# [DIRECTIONS FOR THIS TASK]
Pick out every line that holds the string "down" and copy it.

____ PROVIDED INFORMATION

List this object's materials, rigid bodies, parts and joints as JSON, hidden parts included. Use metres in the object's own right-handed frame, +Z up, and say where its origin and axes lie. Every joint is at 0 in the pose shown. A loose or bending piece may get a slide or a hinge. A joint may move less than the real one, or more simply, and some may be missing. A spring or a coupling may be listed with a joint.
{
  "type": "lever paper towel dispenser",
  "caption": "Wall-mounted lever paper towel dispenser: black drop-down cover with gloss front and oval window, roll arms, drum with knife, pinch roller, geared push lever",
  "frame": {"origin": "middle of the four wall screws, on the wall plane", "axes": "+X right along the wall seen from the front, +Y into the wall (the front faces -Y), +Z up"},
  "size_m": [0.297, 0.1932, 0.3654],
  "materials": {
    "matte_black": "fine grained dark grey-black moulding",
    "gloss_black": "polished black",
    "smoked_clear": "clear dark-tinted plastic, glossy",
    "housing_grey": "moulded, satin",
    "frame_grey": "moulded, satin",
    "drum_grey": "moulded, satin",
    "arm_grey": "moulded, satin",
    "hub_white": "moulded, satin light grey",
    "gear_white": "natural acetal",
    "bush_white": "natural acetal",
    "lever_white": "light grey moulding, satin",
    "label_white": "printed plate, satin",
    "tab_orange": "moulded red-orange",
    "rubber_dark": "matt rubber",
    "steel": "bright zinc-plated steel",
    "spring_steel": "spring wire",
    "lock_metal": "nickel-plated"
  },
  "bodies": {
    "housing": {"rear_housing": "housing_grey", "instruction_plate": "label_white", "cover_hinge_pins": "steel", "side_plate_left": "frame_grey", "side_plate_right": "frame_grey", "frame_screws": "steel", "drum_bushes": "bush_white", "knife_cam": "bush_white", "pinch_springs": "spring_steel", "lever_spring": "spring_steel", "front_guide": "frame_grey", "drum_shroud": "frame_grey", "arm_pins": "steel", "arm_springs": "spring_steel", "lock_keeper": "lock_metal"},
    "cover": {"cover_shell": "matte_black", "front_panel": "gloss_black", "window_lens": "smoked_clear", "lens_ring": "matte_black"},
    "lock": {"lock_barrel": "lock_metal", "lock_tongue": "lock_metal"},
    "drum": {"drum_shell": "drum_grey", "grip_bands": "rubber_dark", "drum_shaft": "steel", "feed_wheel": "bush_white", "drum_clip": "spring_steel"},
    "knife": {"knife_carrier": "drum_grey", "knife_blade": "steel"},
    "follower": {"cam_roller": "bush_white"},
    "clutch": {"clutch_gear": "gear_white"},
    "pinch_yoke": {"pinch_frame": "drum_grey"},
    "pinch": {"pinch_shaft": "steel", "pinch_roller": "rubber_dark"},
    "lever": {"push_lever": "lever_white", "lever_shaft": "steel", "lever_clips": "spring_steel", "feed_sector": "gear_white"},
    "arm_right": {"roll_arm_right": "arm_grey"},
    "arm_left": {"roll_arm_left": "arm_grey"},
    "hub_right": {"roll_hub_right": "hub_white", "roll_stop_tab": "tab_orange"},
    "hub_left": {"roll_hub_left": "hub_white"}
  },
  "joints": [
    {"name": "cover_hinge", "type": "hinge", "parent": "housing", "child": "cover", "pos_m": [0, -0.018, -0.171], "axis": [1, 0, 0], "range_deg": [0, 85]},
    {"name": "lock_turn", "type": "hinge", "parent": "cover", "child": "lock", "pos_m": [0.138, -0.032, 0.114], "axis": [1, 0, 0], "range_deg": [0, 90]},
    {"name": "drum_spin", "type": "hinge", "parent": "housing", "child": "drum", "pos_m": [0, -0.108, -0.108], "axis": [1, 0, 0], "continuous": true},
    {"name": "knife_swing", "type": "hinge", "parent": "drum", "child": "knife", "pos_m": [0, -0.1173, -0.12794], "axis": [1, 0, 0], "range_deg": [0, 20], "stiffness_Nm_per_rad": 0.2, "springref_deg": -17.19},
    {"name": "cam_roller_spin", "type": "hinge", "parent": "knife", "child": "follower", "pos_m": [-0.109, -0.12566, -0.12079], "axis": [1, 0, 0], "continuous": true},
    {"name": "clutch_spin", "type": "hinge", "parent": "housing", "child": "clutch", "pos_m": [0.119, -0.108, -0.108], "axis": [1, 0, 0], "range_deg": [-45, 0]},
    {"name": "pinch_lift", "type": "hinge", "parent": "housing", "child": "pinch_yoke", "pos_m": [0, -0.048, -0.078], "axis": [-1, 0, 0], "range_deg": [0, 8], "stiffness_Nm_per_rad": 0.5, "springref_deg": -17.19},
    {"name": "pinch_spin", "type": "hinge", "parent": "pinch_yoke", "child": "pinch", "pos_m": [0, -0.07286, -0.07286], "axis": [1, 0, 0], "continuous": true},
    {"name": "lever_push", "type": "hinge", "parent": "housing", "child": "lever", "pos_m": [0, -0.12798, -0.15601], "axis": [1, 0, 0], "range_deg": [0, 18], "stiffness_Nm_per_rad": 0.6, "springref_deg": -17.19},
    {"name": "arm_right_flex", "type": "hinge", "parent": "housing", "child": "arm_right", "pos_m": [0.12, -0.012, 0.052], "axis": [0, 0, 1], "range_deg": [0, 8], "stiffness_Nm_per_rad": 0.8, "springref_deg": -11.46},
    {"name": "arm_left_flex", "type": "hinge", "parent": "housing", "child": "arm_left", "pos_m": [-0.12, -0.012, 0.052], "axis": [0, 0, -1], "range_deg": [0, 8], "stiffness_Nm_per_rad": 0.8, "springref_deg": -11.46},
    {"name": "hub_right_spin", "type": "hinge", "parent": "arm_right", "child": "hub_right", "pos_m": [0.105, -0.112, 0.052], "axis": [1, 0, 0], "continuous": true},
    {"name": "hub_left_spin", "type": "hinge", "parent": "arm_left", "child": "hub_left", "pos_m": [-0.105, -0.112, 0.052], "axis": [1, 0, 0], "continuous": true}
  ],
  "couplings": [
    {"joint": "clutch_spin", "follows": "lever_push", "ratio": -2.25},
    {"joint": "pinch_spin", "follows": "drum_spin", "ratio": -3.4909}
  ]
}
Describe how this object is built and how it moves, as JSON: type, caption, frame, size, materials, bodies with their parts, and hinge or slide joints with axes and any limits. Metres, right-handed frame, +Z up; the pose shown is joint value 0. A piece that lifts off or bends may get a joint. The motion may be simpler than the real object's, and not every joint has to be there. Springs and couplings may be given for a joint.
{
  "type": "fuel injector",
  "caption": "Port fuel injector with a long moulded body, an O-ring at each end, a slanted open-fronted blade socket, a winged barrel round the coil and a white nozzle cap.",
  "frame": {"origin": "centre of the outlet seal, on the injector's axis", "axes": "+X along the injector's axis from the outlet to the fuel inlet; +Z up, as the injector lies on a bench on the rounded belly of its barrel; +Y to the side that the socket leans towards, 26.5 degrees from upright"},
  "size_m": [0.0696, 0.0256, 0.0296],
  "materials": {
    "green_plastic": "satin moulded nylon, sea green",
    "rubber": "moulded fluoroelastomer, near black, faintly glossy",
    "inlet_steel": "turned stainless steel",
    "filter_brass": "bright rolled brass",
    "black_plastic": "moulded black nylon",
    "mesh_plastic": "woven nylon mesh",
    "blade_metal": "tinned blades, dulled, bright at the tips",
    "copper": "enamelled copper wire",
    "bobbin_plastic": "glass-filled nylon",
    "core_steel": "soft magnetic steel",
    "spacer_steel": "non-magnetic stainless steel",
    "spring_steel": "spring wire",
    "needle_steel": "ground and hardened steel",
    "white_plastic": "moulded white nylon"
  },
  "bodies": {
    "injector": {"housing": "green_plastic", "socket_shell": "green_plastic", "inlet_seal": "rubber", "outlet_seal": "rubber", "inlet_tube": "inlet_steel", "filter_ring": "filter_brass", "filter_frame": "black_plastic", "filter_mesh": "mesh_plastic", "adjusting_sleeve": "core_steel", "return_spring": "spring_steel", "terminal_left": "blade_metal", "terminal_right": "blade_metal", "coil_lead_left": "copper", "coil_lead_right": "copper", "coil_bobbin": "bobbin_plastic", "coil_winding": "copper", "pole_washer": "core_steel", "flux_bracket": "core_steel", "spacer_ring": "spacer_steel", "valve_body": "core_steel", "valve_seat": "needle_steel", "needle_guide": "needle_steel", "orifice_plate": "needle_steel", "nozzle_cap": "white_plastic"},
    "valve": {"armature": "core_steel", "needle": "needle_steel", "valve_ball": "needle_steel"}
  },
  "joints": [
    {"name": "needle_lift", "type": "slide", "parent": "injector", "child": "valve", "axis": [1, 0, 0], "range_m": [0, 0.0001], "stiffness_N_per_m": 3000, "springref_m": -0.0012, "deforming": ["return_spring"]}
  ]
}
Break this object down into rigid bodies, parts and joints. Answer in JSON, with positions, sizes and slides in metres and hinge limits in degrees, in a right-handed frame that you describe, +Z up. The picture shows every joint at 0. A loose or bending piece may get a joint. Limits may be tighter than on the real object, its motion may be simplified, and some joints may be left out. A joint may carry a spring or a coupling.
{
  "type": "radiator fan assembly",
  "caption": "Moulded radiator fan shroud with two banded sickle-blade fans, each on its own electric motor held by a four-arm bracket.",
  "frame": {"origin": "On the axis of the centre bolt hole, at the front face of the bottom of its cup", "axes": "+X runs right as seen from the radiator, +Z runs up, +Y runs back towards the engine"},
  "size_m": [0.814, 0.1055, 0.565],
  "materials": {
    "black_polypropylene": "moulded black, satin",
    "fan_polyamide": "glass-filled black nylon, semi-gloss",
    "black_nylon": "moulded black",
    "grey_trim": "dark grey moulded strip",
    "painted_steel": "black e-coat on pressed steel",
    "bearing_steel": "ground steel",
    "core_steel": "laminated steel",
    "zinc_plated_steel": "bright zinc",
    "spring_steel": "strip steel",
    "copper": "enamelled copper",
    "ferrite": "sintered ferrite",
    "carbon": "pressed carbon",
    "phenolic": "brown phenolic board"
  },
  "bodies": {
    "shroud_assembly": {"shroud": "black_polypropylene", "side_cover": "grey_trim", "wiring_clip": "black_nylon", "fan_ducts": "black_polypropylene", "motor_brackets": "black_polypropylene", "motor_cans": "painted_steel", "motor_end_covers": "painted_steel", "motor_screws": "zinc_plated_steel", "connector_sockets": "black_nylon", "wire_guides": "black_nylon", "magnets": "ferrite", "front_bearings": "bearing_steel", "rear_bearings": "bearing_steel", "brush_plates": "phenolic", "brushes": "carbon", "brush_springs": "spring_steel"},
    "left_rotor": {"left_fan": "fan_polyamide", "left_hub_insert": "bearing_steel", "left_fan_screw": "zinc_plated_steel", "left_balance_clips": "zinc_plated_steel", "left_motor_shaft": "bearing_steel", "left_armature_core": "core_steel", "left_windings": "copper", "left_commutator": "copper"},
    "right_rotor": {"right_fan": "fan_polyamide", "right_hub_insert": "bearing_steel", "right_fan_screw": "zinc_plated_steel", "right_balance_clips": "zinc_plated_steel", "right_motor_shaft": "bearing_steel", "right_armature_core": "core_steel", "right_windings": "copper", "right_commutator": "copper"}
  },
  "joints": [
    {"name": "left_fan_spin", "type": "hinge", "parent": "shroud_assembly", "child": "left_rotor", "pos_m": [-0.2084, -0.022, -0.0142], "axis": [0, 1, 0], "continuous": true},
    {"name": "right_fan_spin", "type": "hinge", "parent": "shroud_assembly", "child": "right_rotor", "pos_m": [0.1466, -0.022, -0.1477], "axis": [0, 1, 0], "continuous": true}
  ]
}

________

# [OUTPUT FOR THIS TASK]
  "caption": "Wall-mounted lever paper towel dispenser: black drop-down cover with gloss front and oval window, roll arms, drum with knife, pinch roller, geared push lever",
Break this object down into rigid bodies, parts and joints. Answer in JSON, with positions, sizes and slides in metres and hinge limits in degrees, in a right-handed frame that you describe, +Z up. The picture shows every joint at 0. A loose or bending piece may get a joint. Limits may be tighter than on the real object, its motion may be simplified, and some joints may be left out. A joint may carry a spring or a coupling.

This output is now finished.